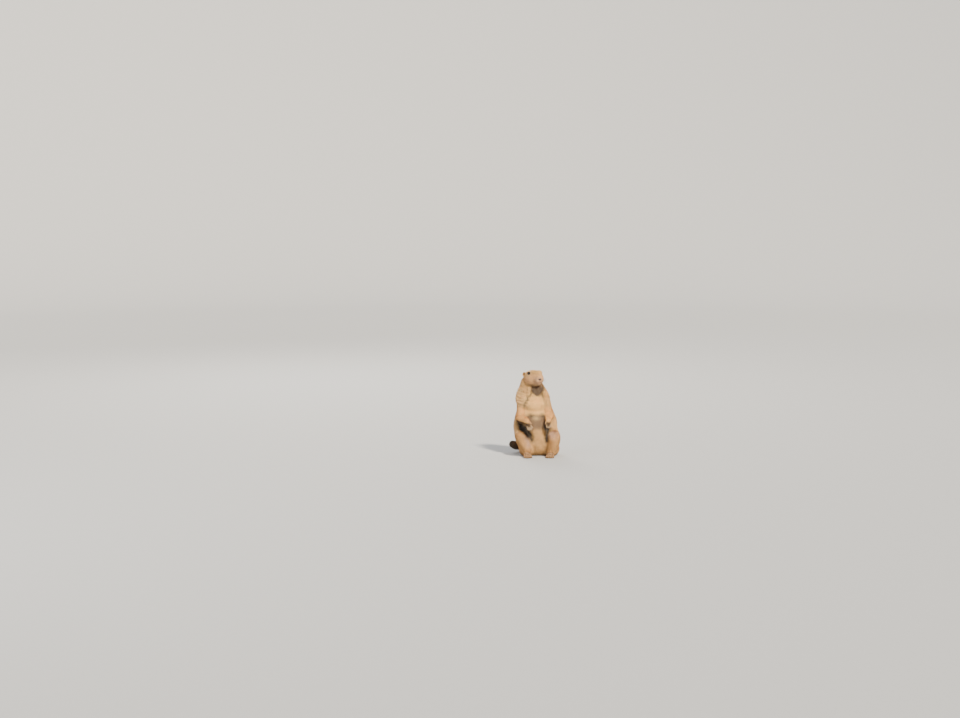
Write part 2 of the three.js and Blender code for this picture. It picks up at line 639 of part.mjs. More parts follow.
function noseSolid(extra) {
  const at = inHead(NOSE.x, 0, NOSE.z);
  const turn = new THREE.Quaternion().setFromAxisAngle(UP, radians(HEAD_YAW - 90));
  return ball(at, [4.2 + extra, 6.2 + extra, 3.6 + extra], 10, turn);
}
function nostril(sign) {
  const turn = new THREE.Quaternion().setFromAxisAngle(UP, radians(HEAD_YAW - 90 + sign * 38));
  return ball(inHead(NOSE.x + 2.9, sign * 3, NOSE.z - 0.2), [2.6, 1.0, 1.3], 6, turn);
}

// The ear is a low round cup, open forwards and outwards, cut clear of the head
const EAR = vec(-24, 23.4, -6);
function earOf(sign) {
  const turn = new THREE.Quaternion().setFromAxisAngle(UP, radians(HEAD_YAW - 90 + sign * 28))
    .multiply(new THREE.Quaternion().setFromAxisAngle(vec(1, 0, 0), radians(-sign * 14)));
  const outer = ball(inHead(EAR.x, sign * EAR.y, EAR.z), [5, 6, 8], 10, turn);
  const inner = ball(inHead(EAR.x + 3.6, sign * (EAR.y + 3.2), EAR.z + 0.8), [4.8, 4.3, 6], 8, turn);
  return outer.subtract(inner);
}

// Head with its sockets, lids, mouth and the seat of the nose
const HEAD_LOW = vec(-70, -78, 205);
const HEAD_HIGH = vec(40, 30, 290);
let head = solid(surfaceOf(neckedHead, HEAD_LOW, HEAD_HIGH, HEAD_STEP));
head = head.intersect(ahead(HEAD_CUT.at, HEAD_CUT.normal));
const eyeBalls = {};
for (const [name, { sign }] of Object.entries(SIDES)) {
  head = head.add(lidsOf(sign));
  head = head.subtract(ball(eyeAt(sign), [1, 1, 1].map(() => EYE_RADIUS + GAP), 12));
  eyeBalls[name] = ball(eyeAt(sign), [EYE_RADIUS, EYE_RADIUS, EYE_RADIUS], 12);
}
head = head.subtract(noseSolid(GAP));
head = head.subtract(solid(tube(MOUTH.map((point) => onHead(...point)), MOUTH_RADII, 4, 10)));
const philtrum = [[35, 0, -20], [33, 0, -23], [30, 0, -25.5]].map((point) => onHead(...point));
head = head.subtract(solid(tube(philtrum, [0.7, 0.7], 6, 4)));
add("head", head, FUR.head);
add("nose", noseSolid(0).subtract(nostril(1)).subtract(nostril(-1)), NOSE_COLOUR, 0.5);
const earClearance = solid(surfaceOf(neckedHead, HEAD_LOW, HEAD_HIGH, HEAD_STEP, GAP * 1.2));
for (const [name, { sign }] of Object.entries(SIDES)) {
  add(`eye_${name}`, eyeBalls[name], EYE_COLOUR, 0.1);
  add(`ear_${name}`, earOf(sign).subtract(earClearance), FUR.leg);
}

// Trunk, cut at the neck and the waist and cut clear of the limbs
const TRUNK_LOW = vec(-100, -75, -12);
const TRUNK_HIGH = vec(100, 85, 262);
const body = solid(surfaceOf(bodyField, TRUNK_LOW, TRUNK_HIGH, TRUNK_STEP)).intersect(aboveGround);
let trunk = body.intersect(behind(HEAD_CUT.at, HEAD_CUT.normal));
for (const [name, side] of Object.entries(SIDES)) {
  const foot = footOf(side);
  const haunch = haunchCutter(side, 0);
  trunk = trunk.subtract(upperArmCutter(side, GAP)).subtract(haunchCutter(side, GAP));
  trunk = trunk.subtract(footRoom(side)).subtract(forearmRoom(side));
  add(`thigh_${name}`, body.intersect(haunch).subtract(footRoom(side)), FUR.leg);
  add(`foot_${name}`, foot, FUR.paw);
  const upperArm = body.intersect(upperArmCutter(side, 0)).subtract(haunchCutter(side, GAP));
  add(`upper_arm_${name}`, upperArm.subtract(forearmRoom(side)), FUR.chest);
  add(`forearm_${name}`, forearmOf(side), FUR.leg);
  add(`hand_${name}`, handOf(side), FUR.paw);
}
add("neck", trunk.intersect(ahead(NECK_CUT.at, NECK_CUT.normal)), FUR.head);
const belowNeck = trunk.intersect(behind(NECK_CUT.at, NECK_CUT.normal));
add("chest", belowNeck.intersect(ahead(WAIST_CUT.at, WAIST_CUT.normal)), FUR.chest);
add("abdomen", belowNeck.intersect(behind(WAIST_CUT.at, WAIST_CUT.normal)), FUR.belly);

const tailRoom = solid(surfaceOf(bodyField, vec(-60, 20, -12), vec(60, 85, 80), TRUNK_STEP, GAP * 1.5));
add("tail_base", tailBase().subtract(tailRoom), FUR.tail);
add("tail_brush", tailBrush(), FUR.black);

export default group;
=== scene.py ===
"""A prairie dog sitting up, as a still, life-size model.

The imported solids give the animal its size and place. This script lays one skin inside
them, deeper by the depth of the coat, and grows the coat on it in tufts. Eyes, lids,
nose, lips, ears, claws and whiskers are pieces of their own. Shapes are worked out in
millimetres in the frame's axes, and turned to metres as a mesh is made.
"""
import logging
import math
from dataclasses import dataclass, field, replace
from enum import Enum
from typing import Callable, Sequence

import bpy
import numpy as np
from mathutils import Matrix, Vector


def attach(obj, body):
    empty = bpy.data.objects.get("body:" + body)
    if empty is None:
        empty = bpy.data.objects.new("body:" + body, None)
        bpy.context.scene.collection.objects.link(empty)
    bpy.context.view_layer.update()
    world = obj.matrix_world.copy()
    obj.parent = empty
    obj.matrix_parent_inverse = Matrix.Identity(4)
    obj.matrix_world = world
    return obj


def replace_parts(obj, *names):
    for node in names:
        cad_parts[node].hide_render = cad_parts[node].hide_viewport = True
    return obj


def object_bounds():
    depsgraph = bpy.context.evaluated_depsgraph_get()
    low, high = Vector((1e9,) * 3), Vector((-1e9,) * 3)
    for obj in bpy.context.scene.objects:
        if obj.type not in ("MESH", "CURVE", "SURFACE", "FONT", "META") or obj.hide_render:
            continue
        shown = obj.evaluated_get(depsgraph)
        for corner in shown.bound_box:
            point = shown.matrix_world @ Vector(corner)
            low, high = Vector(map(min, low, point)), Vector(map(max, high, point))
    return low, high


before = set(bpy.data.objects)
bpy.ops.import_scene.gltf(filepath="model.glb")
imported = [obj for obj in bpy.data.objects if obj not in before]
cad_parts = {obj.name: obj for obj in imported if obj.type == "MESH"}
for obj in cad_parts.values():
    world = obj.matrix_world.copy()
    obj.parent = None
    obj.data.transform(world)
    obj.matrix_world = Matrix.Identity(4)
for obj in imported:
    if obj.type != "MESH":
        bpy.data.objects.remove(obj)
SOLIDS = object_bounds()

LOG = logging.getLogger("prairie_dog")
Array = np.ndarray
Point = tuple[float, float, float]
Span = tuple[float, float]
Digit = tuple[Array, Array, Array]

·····

[THE EXERCISE]
Would you give the material above again, complete and exact?

[COMPLETED EXERCISE]
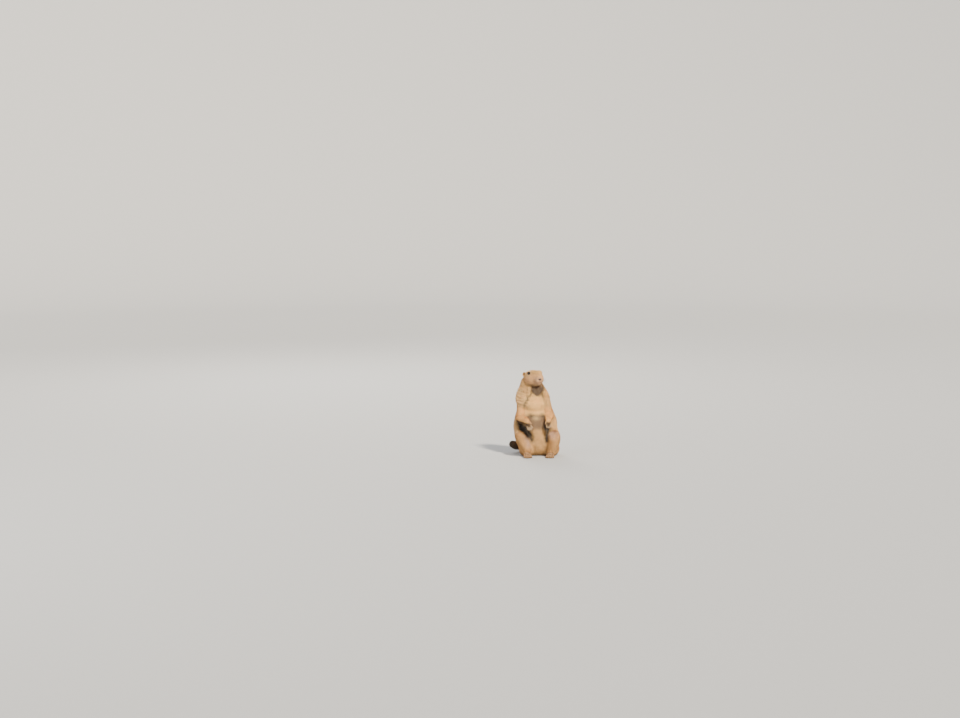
Write part 2 of the three.js and Blender code for this picture. It picks up at line 639 of part.mjs. More parts follow.
function noseSolid(extra) {
  const at = inHead(NOSE.x, 0, NOSE.z);
  const turn = new THREE.Quaternion().setFromAxisAngle(UP, radians(HEAD_YAW - 90));
  return ball(at, [4.2 + extra, 6.2 + extra, 3.6 + extra], 10, turn);
}
function nostril(sign) {
  const turn = new THREE.Quaternion().setFromAxisAngle(UP, radians(HEAD_YAW - 90 + sign * 38));
  return ball(inHead(NOSE.x + 2.9, sign * 3, NOSE.z - 0.2), [2.6, 1.0, 1.3], 6, turn);
}

// The ear is a low round cup, open forwards and outwards, cut clear of the head
const EAR = vec(-24, 23.4, -6);
function earOf(sign) {
  const turn = new THREE.Quaternion().setFromAxisAngle(UP, radians(HEAD_YAW - 90 + sign * 28))
    .multiply(new THREE.Quaternion().setFromAxisAngle(vec(1, 0, 0), radians(-sign * 14)));
  const outer = ball(inHead(EAR.x, sign * EAR.y, EAR.z), [5, 6, 8], 10, turn);
  const inner = ball(inHead(EAR.x + 3.6, sign * (EAR.y + 3.2), EAR.z + 0.8), [4.8, 4.3, 6], 8, turn);
  return outer.subtract(inner);
}

// Head with its sockets, lids, mouth and the seat of the nose
const HEAD_LOW = vec(-70, -78, 205);
const HEAD_HIGH = vec(40, 30, 290);
let head = solid(surfaceOf(neckedHead, HEAD_LOW, HEAD_HIGH, HEAD_STEP));
head = head.intersect(ahead(HEAD_CUT.at, HEAD_CUT.normal));
const eyeBalls = {};
for (const [name, { sign }] of Object.entries(SIDES)) {
  head = head.add(lidsOf(sign));
  head = head.subtract(ball(eyeAt(sign), [1, 1, 1].map(() => EYE_RADIUS + GAP), 12));
  eyeBalls[name] = ball(eyeAt(sign), [EYE_RADIUS, EYE_RADIUS, EYE_RADIUS], 12);
}
head = head.subtract(noseSolid(GAP));
head = head.subtract(solid(tube(MOUTH.map((point) => onHead(...point)), MOUTH_RADII, 4, 10)));
const philtrum = [[35, 0, -20], [33, 0, -23], [30, 0, -25.5]].map((point) => onHead(...point));
head = head.subtract(solid(tube(philtrum, [0.7, 0.7], 6, 4)));
add("head", head, FUR.head);
add("nose", noseSolid(0).subtract(nostril(1)).subtract(nostril(-1)), NOSE_COLOUR, 0.5);
const earClearance = solid(surfaceOf(neckedHead, HEAD_LOW, HEAD_HIGH, HEAD_STEP, GAP * 1.2));
for (const [name, { sign }] of Object.entries(SIDES)) {
  add(`eye_${name}`, eyeBalls[name], EYE_COLOUR, 0.1);
  add(`ear_${name}`, earOf(sign).subtract(earClearance), FUR.leg);
}

// Trunk, cut at the neck and the waist and cut clear of the limbs
const TRUNK_LOW = vec(-100, -75, -12);
const TRUNK_HIGH = vec(100, 85, 262);
const body = solid(surfaceOf(bodyField, TRUNK_LOW, TRUNK_HIGH, TRUNK_STEP)).intersect(aboveGround);
let trunk = body.intersect(behind(HEAD_CUT.at, HEAD_CUT.normal));
for (const [name, side] of Object.entries(SIDES)) {
  const foot = footOf(side);
  const haunch = haunchCutter(side, 0);
  trunk = trunk.subtract(upperArmCutter(side, GAP)).subtract(haunchCutter(side, GAP));
  trunk = trunk.subtract(footRoom(side)).subtract(forearmRoom(side));
  add(`thigh_${name}`, body.intersect(haunch).subtract(footRoom(side)), FUR.leg);
  add(`foot_${name}`, foot, FUR.paw);
  const upperArm = body.intersect(upperArmCutter(side, 0)).subtract(haunchCutter(side, GAP));
  add(`upper_arm_${name}`, upperArm.subtract(forearmRoom(side)), FUR.chest);
  add(`forearm_${name}`, forearmOf(side), FUR.leg);
  add(`hand_${name}`, handOf(side), FUR.paw);
}
add("neck", trunk.intersect(ahead(NECK_CUT.at, NECK_CUT.normal)), FUR.head);
const belowNeck = trunk.intersect(behind(NECK_CUT.at, NECK_CUT.normal));
add("chest", belowNeck.intersect(ahead(WAIST_CUT.at, WAIST_CUT.normal)), FUR.chest);
add("abdomen", belowNeck.intersect(behind(WAIST_CUT.at, WAIST_CUT.normal)), FUR.belly);

const tailRoom = solid(surfaceOf(bodyField, vec(-60, 20, -12), vec(60, 85, 80), TRUNK_STEP, GAP * 1.5));
add("tail_base", tailBase().subtract(tailRoom), FUR.tail);
add("tail_brush", tailBrush(), FUR.black);

export default group;
=== scene.py ===
"""A prairie dog sitting up, as a still, life-size model.

The imported solids give the animal its size and place. This script lays one skin inside
them, deeper by the depth of the coat, and grows the coat on it in tufts. Eyes, lids,
nose, lips, ears, claws and whiskers are pieces of their own. Shapes are worked out in
millimetres in the frame's axes, and turned to metres as a mesh is made.
"""
import logging
import math
from dataclasses import dataclass, field, replace
from enum import Enum
from typing import Callable, Sequence

import bpy
import numpy as np
from mathutils import Matrix, Vector


def attach(obj, body):
    empty = bpy.data.objects.get("body:" + body)
    if empty is None:
        empty = bpy.data.objects.new("body:" + body, None)
        bpy.context.scene.collection.objects.link(empty)
    bpy.context.view_layer.update()
    world = obj.matrix_world.copy()
    obj.parent = empty
    obj.matrix_parent_inverse = Matrix.Identity(4)
    obj.matrix_world = world
    return obj


def replace_parts(obj, *names):
    for node in names:
        cad_parts[node].hide_render = cad_parts[node].hide_viewport = True
    return obj


def object_bounds():
    depsgraph = bpy.context.evaluated_depsgraph_get()
    low, high = Vector((1e9,) * 3), Vector((-1e9,) * 3)
    for obj in bpy.context.scene.objects:
        if obj.type not in ("MESH", "CURVE", "SURFACE", "FONT", "META") or obj.hide_render:
            continue
        shown = obj.evaluated_get(depsgraph)
        for corner in shown.bound_box:
            point = shown.matrix_world @ Vector(corner)
            low, high = Vector(map(min, low, point)), Vector(map(max, high, point))
    return low, high


before = set(bpy.data.objects)
bpy.ops.import_scene.gltf(filepath="model.glb")
imported = [obj for obj in bpy.data.objects if obj not in before]
cad_parts = {obj.name: obj for obj in imported if obj.type == "MESH"}
for obj in cad_parts.values():
    world = obj.matrix_world.copy()
    obj.parent = None
    obj.data.transform(world)
    obj.matrix_world = Matrix.Identity(4)
for obj in imported:
    if obj.type != "MESH":
        bpy.data.objects.remove(obj)
SOLIDS = object_bounds()

LOG = logging.getLogger("prairie_dog")
Array = np.ndarray
Point = tuple[float, float, float]
Span = tuple[float, float]
Digit = tuple[Array, Array, Array]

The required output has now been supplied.